■ **REQUIRED WORK**: Each line from the one containing "Reconstruct the object in this render as a CAD" through the one containing "# The front" must be echoed exactly, endpoints included, and every other line omitted.

■ **Records with modeling code**:
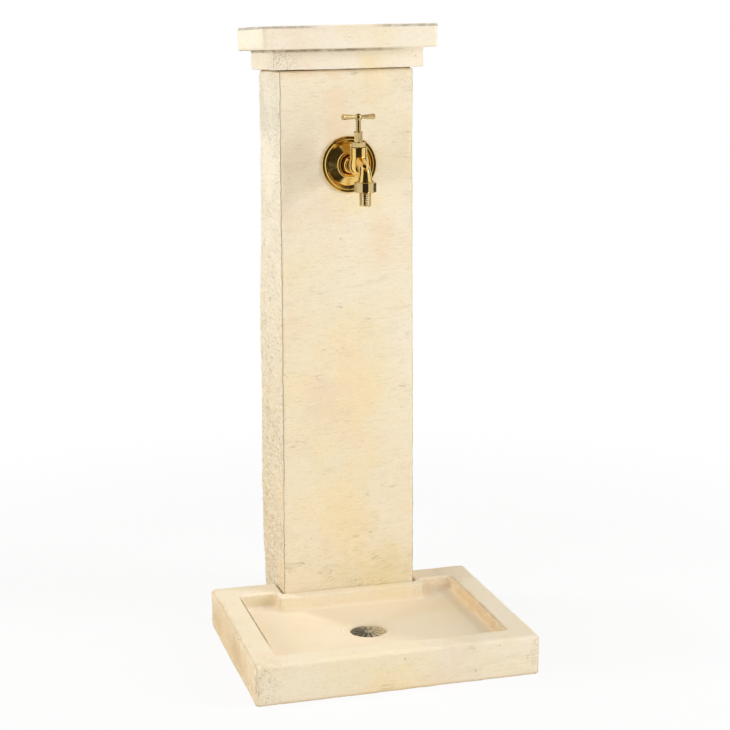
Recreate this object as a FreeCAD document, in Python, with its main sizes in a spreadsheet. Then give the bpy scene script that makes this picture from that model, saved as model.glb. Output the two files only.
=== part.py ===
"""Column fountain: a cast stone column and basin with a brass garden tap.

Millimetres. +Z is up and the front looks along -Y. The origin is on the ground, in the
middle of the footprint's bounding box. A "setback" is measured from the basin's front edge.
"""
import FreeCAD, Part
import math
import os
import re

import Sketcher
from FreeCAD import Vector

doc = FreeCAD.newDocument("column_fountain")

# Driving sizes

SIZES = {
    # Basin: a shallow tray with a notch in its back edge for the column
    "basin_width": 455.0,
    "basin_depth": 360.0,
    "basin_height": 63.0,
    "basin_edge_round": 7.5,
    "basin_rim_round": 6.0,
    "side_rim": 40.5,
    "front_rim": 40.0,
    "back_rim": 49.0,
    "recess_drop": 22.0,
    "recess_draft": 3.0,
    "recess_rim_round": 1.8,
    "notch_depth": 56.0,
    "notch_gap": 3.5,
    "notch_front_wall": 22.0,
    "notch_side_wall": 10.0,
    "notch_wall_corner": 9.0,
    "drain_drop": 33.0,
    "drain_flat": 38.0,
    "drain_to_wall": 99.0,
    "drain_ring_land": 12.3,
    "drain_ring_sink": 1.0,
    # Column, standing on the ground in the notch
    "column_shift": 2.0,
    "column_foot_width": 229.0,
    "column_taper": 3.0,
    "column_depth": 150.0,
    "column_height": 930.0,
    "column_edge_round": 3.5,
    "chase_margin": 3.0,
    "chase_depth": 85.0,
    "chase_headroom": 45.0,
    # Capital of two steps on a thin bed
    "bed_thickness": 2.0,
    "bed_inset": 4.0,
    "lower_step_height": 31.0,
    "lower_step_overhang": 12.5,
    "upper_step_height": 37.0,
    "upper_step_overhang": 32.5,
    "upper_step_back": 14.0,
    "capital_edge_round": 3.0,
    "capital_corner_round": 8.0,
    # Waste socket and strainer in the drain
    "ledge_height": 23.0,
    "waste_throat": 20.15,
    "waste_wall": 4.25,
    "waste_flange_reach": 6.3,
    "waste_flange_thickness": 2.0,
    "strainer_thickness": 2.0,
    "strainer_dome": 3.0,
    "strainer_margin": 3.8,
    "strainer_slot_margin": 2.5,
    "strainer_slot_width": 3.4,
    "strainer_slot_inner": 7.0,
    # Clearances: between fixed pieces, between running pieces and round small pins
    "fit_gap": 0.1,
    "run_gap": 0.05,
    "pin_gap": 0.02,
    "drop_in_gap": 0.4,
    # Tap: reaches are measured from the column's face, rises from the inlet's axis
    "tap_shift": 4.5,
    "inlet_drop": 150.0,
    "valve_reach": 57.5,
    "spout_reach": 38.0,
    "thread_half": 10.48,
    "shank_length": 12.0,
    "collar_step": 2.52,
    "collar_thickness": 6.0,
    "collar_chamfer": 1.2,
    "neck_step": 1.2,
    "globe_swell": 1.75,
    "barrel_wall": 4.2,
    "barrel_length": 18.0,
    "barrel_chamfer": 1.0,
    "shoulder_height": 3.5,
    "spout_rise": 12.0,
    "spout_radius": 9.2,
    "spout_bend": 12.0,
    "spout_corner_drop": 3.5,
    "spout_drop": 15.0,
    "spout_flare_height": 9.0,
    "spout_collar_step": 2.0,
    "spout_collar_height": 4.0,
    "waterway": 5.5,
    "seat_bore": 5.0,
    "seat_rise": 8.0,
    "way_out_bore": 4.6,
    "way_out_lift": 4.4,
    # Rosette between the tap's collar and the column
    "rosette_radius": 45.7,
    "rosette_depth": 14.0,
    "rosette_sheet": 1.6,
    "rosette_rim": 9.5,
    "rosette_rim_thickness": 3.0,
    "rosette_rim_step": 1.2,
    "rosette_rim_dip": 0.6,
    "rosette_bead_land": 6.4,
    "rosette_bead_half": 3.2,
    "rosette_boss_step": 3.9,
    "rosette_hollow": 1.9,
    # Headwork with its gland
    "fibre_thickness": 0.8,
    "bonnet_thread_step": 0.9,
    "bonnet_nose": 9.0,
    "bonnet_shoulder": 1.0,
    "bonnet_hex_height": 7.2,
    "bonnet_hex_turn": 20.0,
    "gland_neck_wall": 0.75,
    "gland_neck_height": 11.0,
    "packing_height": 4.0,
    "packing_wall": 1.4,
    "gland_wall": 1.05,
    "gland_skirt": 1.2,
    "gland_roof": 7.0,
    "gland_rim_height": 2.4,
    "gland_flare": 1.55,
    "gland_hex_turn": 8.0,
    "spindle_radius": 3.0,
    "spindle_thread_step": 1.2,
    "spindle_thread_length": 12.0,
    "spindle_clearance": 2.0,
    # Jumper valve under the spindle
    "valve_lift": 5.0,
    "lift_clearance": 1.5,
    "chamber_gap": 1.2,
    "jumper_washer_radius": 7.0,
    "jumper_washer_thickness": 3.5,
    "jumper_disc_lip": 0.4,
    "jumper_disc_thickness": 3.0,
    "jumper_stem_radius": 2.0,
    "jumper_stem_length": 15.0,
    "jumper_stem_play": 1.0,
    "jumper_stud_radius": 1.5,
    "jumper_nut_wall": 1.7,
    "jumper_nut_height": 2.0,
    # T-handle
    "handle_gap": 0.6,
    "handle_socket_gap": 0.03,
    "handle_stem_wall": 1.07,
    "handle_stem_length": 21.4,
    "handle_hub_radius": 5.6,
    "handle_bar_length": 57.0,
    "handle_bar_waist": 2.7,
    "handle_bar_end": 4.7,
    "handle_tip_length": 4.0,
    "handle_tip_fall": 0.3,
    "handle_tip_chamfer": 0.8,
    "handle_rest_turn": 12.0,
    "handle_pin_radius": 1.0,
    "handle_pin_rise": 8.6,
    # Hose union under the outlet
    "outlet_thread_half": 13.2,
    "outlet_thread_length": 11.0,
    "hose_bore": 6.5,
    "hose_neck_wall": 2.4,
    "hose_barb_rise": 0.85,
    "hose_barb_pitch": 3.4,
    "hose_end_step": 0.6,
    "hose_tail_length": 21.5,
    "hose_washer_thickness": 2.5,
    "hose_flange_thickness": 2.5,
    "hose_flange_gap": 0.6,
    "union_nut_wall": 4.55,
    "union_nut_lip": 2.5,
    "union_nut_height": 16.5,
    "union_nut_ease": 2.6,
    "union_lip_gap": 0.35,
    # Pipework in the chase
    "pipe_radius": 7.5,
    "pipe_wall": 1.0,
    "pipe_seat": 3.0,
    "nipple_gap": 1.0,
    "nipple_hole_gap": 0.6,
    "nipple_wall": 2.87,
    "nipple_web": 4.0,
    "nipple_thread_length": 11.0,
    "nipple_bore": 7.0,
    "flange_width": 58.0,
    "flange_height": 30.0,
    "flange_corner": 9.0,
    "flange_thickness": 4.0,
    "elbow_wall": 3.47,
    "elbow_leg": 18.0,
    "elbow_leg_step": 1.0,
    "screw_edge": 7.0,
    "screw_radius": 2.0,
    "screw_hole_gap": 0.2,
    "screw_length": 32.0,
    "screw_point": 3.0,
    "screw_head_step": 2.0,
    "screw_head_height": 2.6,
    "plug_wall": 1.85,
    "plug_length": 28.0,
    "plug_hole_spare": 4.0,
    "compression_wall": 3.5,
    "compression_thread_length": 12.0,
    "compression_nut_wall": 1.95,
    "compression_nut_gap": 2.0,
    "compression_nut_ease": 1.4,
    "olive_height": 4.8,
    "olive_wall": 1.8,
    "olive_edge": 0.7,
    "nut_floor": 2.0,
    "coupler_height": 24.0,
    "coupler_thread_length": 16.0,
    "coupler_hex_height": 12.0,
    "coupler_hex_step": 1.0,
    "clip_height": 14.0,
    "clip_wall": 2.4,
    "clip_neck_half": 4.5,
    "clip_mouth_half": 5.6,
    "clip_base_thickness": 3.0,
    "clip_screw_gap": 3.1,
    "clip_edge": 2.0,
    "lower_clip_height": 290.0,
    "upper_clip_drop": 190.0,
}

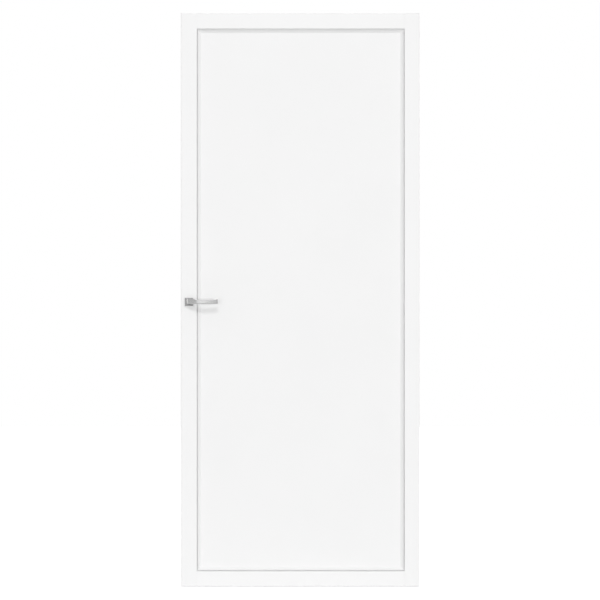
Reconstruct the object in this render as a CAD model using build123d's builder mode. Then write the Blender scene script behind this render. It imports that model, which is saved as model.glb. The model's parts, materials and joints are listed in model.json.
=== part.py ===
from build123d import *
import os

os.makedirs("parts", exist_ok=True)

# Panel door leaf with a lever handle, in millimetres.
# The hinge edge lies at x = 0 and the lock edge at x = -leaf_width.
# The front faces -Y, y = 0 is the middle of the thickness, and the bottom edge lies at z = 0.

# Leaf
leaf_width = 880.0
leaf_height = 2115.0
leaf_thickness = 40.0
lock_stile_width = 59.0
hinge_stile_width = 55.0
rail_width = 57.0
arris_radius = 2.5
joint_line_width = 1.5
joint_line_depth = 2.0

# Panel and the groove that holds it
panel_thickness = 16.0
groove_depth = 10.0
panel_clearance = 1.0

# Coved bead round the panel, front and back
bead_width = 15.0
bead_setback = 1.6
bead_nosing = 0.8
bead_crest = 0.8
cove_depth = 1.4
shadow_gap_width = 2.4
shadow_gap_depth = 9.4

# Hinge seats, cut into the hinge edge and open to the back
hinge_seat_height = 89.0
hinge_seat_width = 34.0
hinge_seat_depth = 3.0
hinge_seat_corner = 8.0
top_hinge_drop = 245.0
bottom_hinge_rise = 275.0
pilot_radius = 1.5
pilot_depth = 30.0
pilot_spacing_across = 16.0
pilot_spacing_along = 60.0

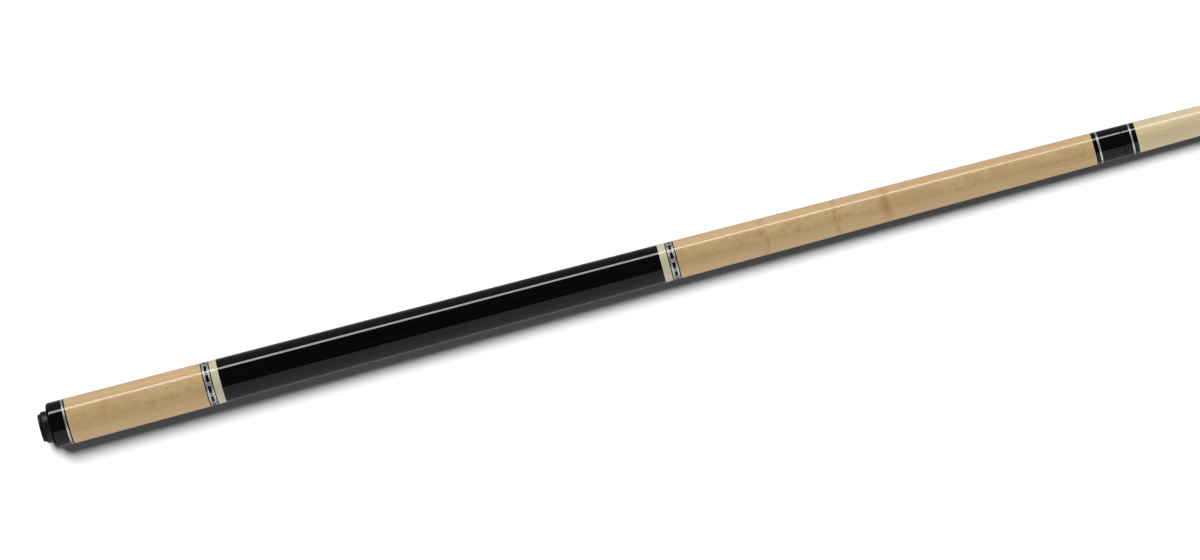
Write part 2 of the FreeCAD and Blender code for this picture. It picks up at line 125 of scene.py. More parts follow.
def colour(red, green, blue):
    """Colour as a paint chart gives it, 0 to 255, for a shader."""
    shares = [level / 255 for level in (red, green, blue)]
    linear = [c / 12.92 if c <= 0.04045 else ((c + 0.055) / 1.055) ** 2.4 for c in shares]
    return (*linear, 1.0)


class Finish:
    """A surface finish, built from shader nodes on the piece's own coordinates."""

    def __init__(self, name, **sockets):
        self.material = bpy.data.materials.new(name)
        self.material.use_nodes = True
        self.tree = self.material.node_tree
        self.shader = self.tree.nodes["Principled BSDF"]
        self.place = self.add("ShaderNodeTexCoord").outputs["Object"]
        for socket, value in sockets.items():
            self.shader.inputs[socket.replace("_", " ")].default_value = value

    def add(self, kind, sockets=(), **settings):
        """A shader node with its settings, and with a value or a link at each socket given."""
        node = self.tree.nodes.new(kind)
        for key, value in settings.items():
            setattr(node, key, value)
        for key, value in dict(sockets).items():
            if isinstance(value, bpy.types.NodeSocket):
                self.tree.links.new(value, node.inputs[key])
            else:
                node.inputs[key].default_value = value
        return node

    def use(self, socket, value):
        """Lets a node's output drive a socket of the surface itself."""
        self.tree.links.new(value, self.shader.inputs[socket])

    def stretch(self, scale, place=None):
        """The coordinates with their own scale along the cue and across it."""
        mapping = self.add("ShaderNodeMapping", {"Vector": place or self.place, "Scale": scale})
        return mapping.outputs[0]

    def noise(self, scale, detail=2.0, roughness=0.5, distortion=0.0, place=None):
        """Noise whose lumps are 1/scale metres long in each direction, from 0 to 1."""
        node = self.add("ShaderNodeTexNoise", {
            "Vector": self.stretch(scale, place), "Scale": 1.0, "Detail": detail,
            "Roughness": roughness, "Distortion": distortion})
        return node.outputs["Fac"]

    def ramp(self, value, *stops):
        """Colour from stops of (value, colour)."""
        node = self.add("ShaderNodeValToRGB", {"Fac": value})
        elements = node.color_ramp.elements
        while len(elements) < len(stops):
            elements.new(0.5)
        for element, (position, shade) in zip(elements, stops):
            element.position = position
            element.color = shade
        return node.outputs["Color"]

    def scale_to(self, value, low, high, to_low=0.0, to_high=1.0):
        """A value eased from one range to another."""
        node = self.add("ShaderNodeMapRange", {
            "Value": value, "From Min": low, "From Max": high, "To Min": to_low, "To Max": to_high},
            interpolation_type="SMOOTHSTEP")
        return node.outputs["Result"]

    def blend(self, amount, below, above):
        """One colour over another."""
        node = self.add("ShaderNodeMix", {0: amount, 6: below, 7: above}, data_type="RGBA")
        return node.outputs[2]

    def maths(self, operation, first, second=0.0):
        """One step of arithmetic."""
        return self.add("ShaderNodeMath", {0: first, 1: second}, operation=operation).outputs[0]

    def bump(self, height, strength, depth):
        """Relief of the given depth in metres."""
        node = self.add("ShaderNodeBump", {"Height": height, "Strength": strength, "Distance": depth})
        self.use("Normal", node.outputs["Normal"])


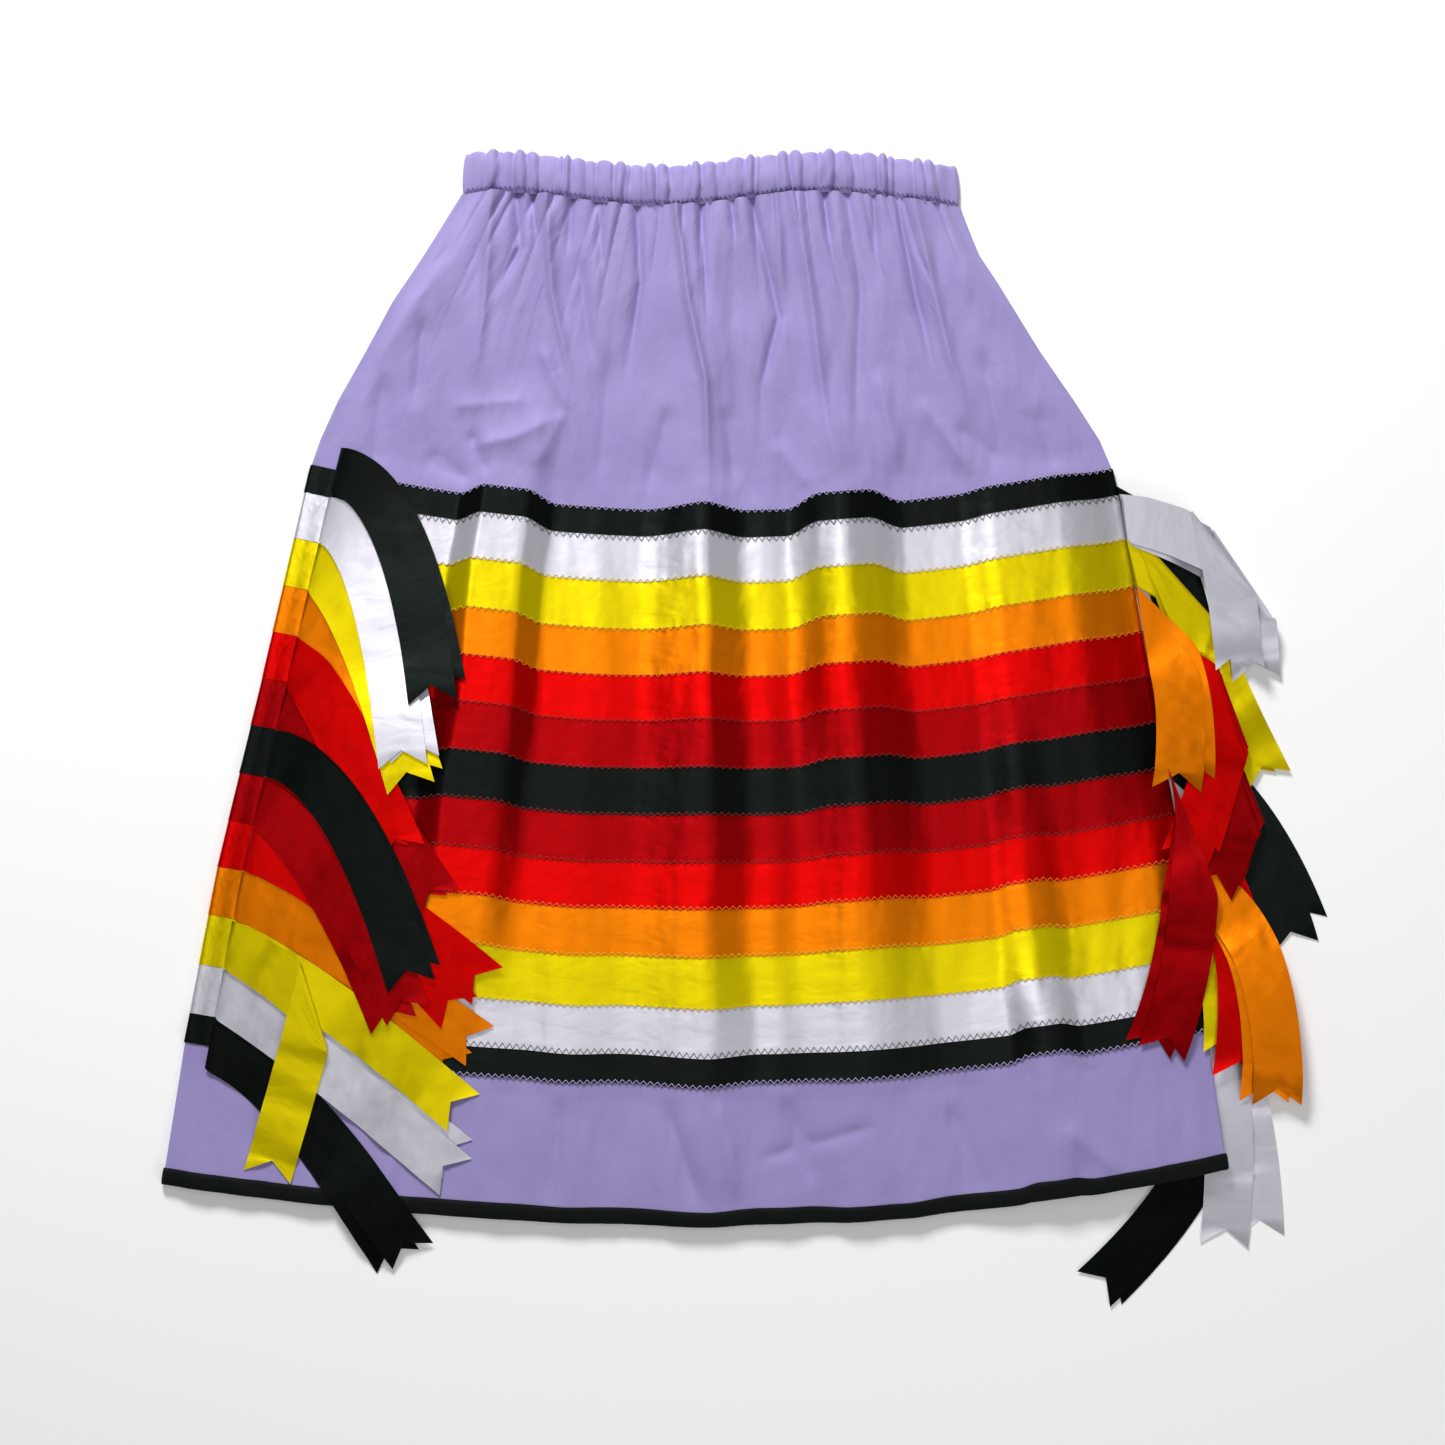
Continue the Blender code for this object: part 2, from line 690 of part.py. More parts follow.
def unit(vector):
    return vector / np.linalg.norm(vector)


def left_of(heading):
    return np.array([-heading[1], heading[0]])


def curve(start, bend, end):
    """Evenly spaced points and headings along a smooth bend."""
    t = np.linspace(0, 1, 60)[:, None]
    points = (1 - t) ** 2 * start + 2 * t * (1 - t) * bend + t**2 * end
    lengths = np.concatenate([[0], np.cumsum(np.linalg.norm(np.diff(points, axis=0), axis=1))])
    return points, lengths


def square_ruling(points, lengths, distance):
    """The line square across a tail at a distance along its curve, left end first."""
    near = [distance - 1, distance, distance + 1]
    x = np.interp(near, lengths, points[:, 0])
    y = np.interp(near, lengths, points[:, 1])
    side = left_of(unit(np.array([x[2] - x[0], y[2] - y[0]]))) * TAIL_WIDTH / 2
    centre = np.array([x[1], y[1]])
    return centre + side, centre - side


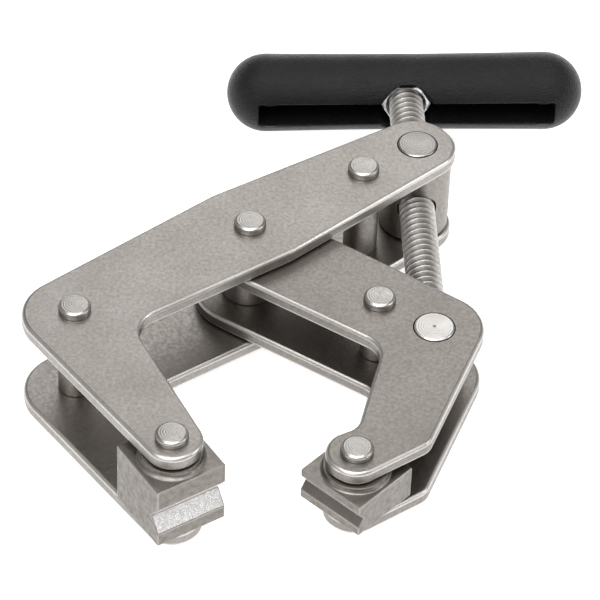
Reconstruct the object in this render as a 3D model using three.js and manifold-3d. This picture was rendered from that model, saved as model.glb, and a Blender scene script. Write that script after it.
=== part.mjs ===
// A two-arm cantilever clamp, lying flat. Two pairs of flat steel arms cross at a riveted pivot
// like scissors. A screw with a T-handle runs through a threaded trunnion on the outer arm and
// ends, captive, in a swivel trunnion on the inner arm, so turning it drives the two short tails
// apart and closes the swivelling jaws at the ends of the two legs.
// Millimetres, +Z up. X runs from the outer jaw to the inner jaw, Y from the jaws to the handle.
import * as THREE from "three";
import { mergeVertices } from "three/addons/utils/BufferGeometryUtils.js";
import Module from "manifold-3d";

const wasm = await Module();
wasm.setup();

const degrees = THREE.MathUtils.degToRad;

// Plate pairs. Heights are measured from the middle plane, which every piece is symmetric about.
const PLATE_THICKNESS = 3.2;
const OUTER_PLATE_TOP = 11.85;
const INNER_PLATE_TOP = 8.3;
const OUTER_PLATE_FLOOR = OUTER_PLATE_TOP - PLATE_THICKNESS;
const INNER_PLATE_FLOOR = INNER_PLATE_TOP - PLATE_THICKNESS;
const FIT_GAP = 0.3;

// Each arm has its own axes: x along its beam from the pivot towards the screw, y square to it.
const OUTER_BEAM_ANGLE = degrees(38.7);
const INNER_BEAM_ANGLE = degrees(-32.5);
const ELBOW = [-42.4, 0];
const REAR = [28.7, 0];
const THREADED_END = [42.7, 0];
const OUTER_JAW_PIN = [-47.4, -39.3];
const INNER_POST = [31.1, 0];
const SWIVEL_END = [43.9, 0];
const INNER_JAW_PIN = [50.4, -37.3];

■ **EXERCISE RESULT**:
Reconstruct the object in this render as a CAD model using build123d's builder mode. Then write the Blender scene script behind this render. It imports that model, which is saved as model.glb. The model's parts, materials and joints are listed in model.json.
=== part.py ===
from build123d import *
import os

os.makedirs("parts", exist_ok=True)

# Panel door leaf with a lever handle, in millimetres.
# The hinge edge lies at x = 0 and the lock edge at x = -leaf_width.
# The front faces -Y, y = 0 is the middle of the thickness, and the bottom edge lies at z = 0.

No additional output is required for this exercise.